__Task brief__
Output every line below without omitting or altering anything.

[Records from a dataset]
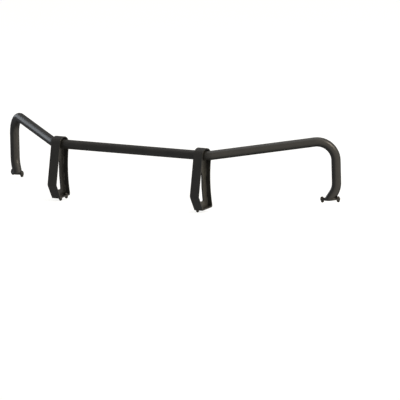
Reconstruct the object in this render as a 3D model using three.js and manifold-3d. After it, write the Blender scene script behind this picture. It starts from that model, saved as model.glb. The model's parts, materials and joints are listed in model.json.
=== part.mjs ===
// Front grille guard for a full-size pickup truck.
//
// One bent tube hoop crosses the front of the truck and comes down to the bumper at both ends. Two
// uprights made from flat bar loop over its centre run and stand on the bumper as well. Units are
// millimetres, +Z is up, -Y is the front of the truck, and left and right are as seen from in front.
// While the guard is being built its zero is the middle of the tube's centre run. At the end it is
// moved, so that its zero is the bottom centre of its bounding box.

import * as THREE from 'three';
import { mergeVertices } from 'three/addons/utils/BufferGeometryUtils.js';
import Module from 'manifold-3d';

const wasm = await Module();
wasm.setup();

// ---- Driving dimensions -------------------------------------------------------------------------

const WELD_GAP = 0.3; // clearance that stands for each welded or clamped contact

// Hoop tube: 1.75 in outside diameter, 0.120 in wall, bent on a 3.5 in die.
const TUBE_RADIUS = 22.225;
const TUBE_WALL = 3.05;
const BEND_RADIUS = 88.9;
const KINK_X = 443.1; // where the centre run turns back into the wings
const CORNER = { x: 939.4, y: 342.1, z: 66.8 }; // where a wing turns down into its leg
const LEG_BEND_Z = -165.7; // where a leg turns in towards its flange
const FLANGE_X = 914.8;
const FLANGE_Y = 323.5;

// Feet: all four stand on one plane, which rises towards the rear like the top of a bumper.
const FOOT_PITCH = THREE.MathUtils.degToRad(5.8);
const FOOT_PLANE_Z = -250.3; // height of that plane below the tube's centre run
const PLATE_THICKNESS = 6.35;

// Uprights: flat bar, 2 in by 3/16 in, bent in a half round over the tube.
const UPRIGHT_X = 415.4;
const STRAP_WIDTH = 50.8;
const STRAP_THICKNESS = 4.76;
const LOOP_RADIUS = 36.5; // outer face of the half round
const LOOP_TILT = THREE.MathUtils.degToRad(11); // the half round leans forward by this much
const REAR_ARC_RADIUS = 597; // outer face of the rear run, which bows forward
const FRONT_KINK_Z = -188.2; // where the front run turns back towards the foot
const FRONT_KINK_RADIUS = 16; // outer face of that bend
const FRONT_RAKE = THREE.MathUtils.degToRad(26.9); // slope of the front run below the bend
const WEB_THICKNESS = 6.35;
const WEB_TOP_Z = -9; // the web cradles the underside of the tube up to here
const WINDOW_FRONT_MARGIN = 24; // web left between the window and the front run of the strap
const WINDOW_REAR_MARGIN = 30.5;
const WINDOW_TOP_Z = -79;
const WINDOW_BOTTOM_Z = -215.5;
const WINDOW_CORNER = 5.5;

// Foot plates of the uprights, each with two bolts on the inboard side of its web.
const FOOT_FRONT_Y = -42.6;
const FOOT_REAR_Y = 36.2;
const FOOT_BOLT_X = 15.3;
const FOOT_BOLTS_Y = { front: -27.6, rear: 18.4 };

// Leg flanges: oval plates with two ears.
const FLANGE_HUB_RADIUS = 28.5;
const FLANGE_EAR_RADIUS = 10;
const FLANGE_BOLT_REACH = 38.6; // hub centre to bolt centre
const FLANGE_TURN = THREE.MathUtils.degToRad(20); // outer ear swung towards the rear

// Fasteners: 5/16 in hex bolts, flat washers and nuts.
const BOLT_RADIUS = 3.97;
const BOLT_LENGTH = 22.2;
const HEX_ACROSS_FLATS = 12.7;
const HEAD_HEIGHT = 5.4;
const NUT_HEIGHT = 6.75;
const WASHER_RADIUS = 8.75;
const WASHER_THICKNESS = 1.65;
const HOLE_RADIUS = 4.4;
const BUMPER_SKIN = 2.3; // room left for the bumper's sheet, which is clamped under each plate

// ---- Materials ----------------------------------------------------------------------------------

const powderCoat = new THREE.MeshStandardMaterial({ color: 0x2a2a28, roughness: 0.5, metalness: 0.0 });
const blackZinc = new THREE.MeshStandardMaterial({ color: 0x33342f, roughness: 0.4, metalness: 0.8 });

// ---- Solid helpers ------------------------------------------------------------------------------

function toSolid(geometry) {
  const bare = geometry.clone();
  bare.deleteAttribute('normal');
  bare.deleteAttribute('uv');
  const merged = mergeVertices(bare, 1e-4);
  return new wasm.Manifold(new wasm.Mesh({
    numProp: 3,
    vertProperties: merged.attributes.position.array,
    triVerts: Uint32Array.from(merged.index.array),
  }));
}

function toGeometry(solid) {
  const mesh = solid.getMesh();
  const geometry = new THREE.BufferGeometry();
  geometry.setAttribute('position', new THREE.BufferAttribute(mesh.vertProperties, 3));
  geometry.setIndex(new THREE.BufferAttribute(mesh.triVerts, 1));
  return geometry;
}

function named(name, geometry, material) {
  const mesh = new THREE.Mesh(geometry, material);
  mesh.name = name;
  return mesh;
}

// A box that fills everything below a foot plane raised by `lift`, measured square to the plane.
function groundBelow(lift) {
  const depth = 400;
  const box = new THREE.BoxGeometry(3000, 2000, depth);
  box.translate(0, 0, lift - depth / 2);
  box.rotateX(FOOT_PITCH);
  box.translate(0, 0, FOOT_PLANE_Z);
  return toSolid(box);
}

// Extrudes a side profile, drawn as (Y, Z), along X and centres it on X = 0.
function extrudeSideways(shape, width, curveSegments) {
  const geometry = new THREE.ExtrudeGeometry(shape, { depth: width, bevelEnabled: false, curveSegments });
  geometry.translate(0, 0, -width / 2);
  const profileToWorld = new THREE.Matrix4().makeBasis(
    new THREE.Vector3(0, 1, 0),
    new THREE.Vector3(0, 0, 1),
    new THREE.Vector3(1, 0, 0),
  );
  return geometry.applyMatrix4(profileToWorld);
}

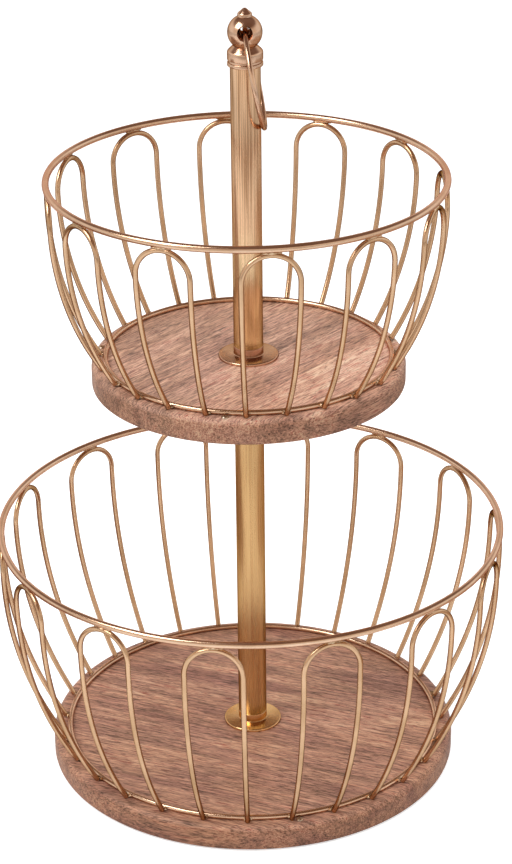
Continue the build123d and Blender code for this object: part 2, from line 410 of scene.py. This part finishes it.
# %% [markdown]
# ## Wood finish
# Each tray is a board glued up from staves of a pinkish brown hardwood, sanded and thinly
# lacquered. A solid pattern runs through the whole board, so the grain on the face carries on down
# the edge. The board is first turned so that the staves run along one axis. A ramp with hard steps
# across the staves then gives each its own tone and its own stretch of the pattern. Broad bands,
# growth lines, fibres, short dark pores and a pinker blush are five noises, each drawn out along
# the grain.

# %% Helpers for wood
def drawn_noise(tree, place, scale, seed, detail=4, distortion=0.0):
    """Noise drawn out along the grain: scale is (along, across, through) per metre."""
    stretch = add(tree, "Mapping", Scale=scale, Location=(seed, seed * 0.7, seed * 0.3))
    cloud = add(tree, "TexNoise", Scale=1.0, Detail=detail, Roughness=0.6, Distortion=distortion)
    tree.links.new(place, stretch.inputs["Vector"])
    tree.links.new(stretch.outputs["Vector"], cloud.inputs["Vector"])
    return cloud.outputs["Fac"]


def ramped(tree, value, stops):
    """The colour that a ramp through stops gives for a value."""
    ramp = colour_ramp(tree, stops)
    tree.links.new(value, ramp.inputs["Fac"])
    return ramp.outputs["Color"]


def grey(value):
    """A grey as a colour of three equal parts."""
    return (value, value, value)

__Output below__
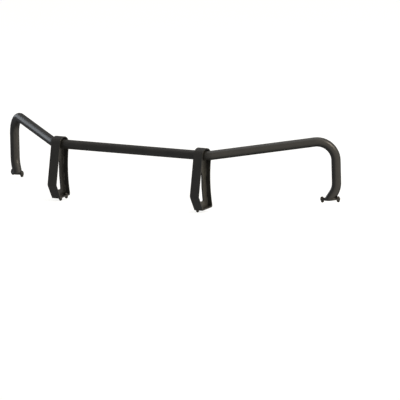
Reconstruct the object in this render as a 3D model using three.js and manifold-3d. After it, write the Blender scene script behind this picture. It starts from that model, saved as model.glb. The model's parts, materials and joints are listed in model.json.
=== part.mjs ===
// Front grille guard for a full-size pickup truck.
//
// One bent tube hoop crosses the front of the truck and comes down to the bumper at both ends. Two
// uprights made from flat bar loop over its centre run and stand on the bumper as well. Units are
// millimetres, +Z is up, -Y is the front of the truck, and left and right are as seen from in front.
// While the guard is being built its zero is the middle of the tube's centre run. At the end it is
// moved, so that its zero is the bottom centre of its bounding box.

import * as THREE from 'three';
import { mergeVertices } from 'three/addons/utils/BufferGeometryUtils.js';
import Module from 'manifold-3d';

const wasm = await Module();
wasm.setup();

// ---- Driving dimensions -------------------------------------------------------------------------

const WELD_GAP = 0.3; // clearance that stands for each welded or clamped contact

// Hoop tube: 1.75 in outside diameter, 0.120 in wall, bent on a 3.5 in die.
const TUBE_RADIUS = 22.225;
const TUBE_WALL = 3.05;
const BEND_RADIUS = 88.9;
const KINK_X = 443.1; // where the centre run turns back into the wings
const CORNER = { x: 939.4, y: 342.1, z: 66.8 }; // where a wing turns down into its leg
const LEG_BEND_Z = -165.7; // where a leg turns in towards its flange
const FLANGE_X = 914.8;
const FLANGE_Y = 323.5;

// Feet: all four stand on one plane, which rises towards the rear like the top of a bumper.
const FOOT_PITCH = THREE.MathUtils.degToRad(5.8);
const FOOT_PLANE_Z = -250.3; // height of that plane below the tube's centre run
const PLATE_THICKNESS = 6.35;

// Uprights: flat bar, 2 in by 3/16 in, bent in a half round over the tube.
const UPRIGHT_X = 415.4;
const STRAP_WIDTH = 50.8;
const STRAP_THICKNESS = 4.76;
const LOOP_RADIUS = 36.5; // outer face of the half round
const LOOP_TILT = THREE.MathUtils.degToRad(11); // the half round leans forward by this much
const REAR_ARC_RADIUS = 597; // outer face of the rear run, which bows forward
const FRONT_KINK_Z = -188.2; // where the front run turns back towards the foot
const FRONT_KINK_RADIUS = 16; // outer face of that bend
const FRONT_RAKE = THREE.MathUtils.degToRad(26.9); // slope of the front run below the bend
const WEB_THICKNESS = 6.35;
const WEB_TOP_Z = -9; // the web cradles the underside of the tube up to here
const WINDOW_FRONT_MARGIN = 24; // web left between the window and the front run of the strap
const WINDOW_REAR_MARGIN = 30.5;
const WINDOW_TOP_Z = -79;
const WINDOW_BOTTOM_Z = -215.5;
const WINDOW_CORNER = 5.5;

// Foot plates of the uprights, each with two bolts on the inboard side of its web.
const FOOT_FRONT_Y = -42.6;
const FOOT_REAR_Y = 36.2;
const FOOT_BOLT_X = 15.3;
const FOOT_BOLTS_Y = { front: -27.6, rear: 18.4 };

// Leg flanges: oval plates with two ears.
const FLANGE_HUB_RADIUS = 28.5;
const FLANGE_EAR_RADIUS = 10;
const FLANGE_BOLT_REACH = 38.6; // hub centre to bolt centre
const FLANGE_TURN = THREE.MathUtils.degToRad(20); // outer ear swung towards the rear

// Fasteners: 5/16 in hex bolts, flat washers and nuts.
const BOLT_RADIUS = 3.97;
const BOLT_LENGTH = 22.2;
const HEX_ACROSS_FLATS = 12.7;
const HEAD_HEIGHT = 5.4;
const NUT_HEIGHT = 6.75;
const WASHER_RADIUS = 8.75;
const WASHER_THICKNESS = 1.65;
const HOLE_RADIUS = 4.4;
const BUMPER_SKIN = 2.3; // room left for the bumper's sheet, which is clamped under each plate

// ---- Materials ----------------------------------------------------------------------------------

const powderCoat = new THREE.MeshStandardMaterial({ color: 0x2a2a28, roughness: 0.5, metalness: 0.0 });
const blackZinc = new THREE.MeshStandardMaterial({ color: 0x33342f, roughness: 0.4, metalness: 0.8 });

// ---- Solid helpers ------------------------------------------------------------------------------

function toSolid(geometry) {
  const bare = geometry.clone();
  bare.deleteAttribute('normal');
  bare.deleteAttribute('uv');
  const merged = mergeVertices(bare, 1e-4);
  return new wasm.Manifold(new wasm.Mesh({
    numProp: 3,
    vertProperties: merged.attributes.position.array,
    triVerts: Uint32Array.from(merged.index.array),
  }));
}

function toGeometry(solid) {
  const mesh = solid.getMesh();
  const geometry = new THREE.BufferGeometry();
  geometry.setAttribute('position', new THREE.BufferAttribute(mesh.vertProperties, 3));
  geometry.setIndex(new THREE.BufferAttribute(mesh.triVerts, 1));
  return geometry;
}

function named(name, geometry, material) {
  const mesh = new THREE.Mesh(geometry, material);
  mesh.name = name;
  return mesh;
}

// A box that fills everything below a foot plane raised by `lift`, measured square to the plane.
function groundBelow(lift) {
  const depth = 400;
  const box = new THREE.BoxGeometry(3000, 2000, depth);
  box.translate(0, 0, lift - depth / 2);
  box.rotateX(FOOT_PITCH);
  box.translate(0, 0, FOOT_PLANE_Z);
  return toSolid(box);
}

// Extrudes a side profile, drawn as (Y, Z), along X and centres it on X = 0.
function extrudeSideways(shape, width, curveSegments) {
  const geometry = new THREE.ExtrudeGeometry(shape, { depth: width, bevelEnabled: false, curveSegments });
  geometry.translate(0, 0, -width / 2);
  const profileToWorld = new THREE.Matrix4().makeBasis(
    new THREE.Vector3(0, 1, 0),
    new THREE.Vector3(0, 0, 1),
    new THREE.Vector3(1, 0, 0),
  );
  return geometry.applyMatrix4(profileToWorld);
}

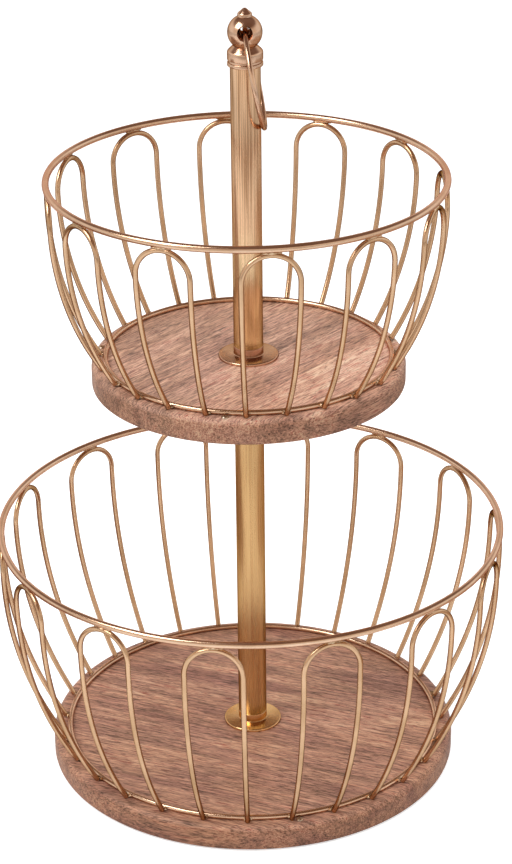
Continue the build123d and Blender code for this object: part 2, from line 410 of scene.py. This part finishes it.
# %% [markdown]
# ## Wood finish
# Each tray is a board glued up from staves of a pinkish brown hardwood, sanded and thinly
# lacquered. A solid pattern runs through the whole board, so the grain on the face carries on down
# the edge. The board is first turned so that the staves run along one axis. A ramp with hard steps
# across the staves then gives each its own tone and its own stretch of the pattern. Broad bands,
# growth lines, fibres, short dark pores and a pinker blush are five noises, each drawn out along
# the grain.

# %% Helpers for wood
def drawn_noise(tree, place, scale, seed, detail=4, distortion=0.0):
    """Noise drawn out along the grain: scale is (along, across, through) per metre."""
    stretch = add(tree, "Mapping", Scale=scale, Location=(seed, seed * 0.7, seed * 0.3))
    cloud = add(tree, "TexNoise", Scale=1.0, Detail=detail, Roughness=0.6, Distortion=distortion)
    tree.links.new(place, stretch.inputs["Vector"])
    tree.links.new(stretch.outputs["Vector"], cloud.inputs["Vector"])
    return cloud.outputs["Fac"]


def ramped(tree, value, stops):
    """The colour that a ramp through stops gives for a value."""
    ramp = colour_ramp(tree, stops)
    tree.links.new(value, ramp.inputs["Fac"])
    return ramp.outputs["Color"]


def grey(value):
    """A grey as a colour of three equal parts."""
    return (value, value, value)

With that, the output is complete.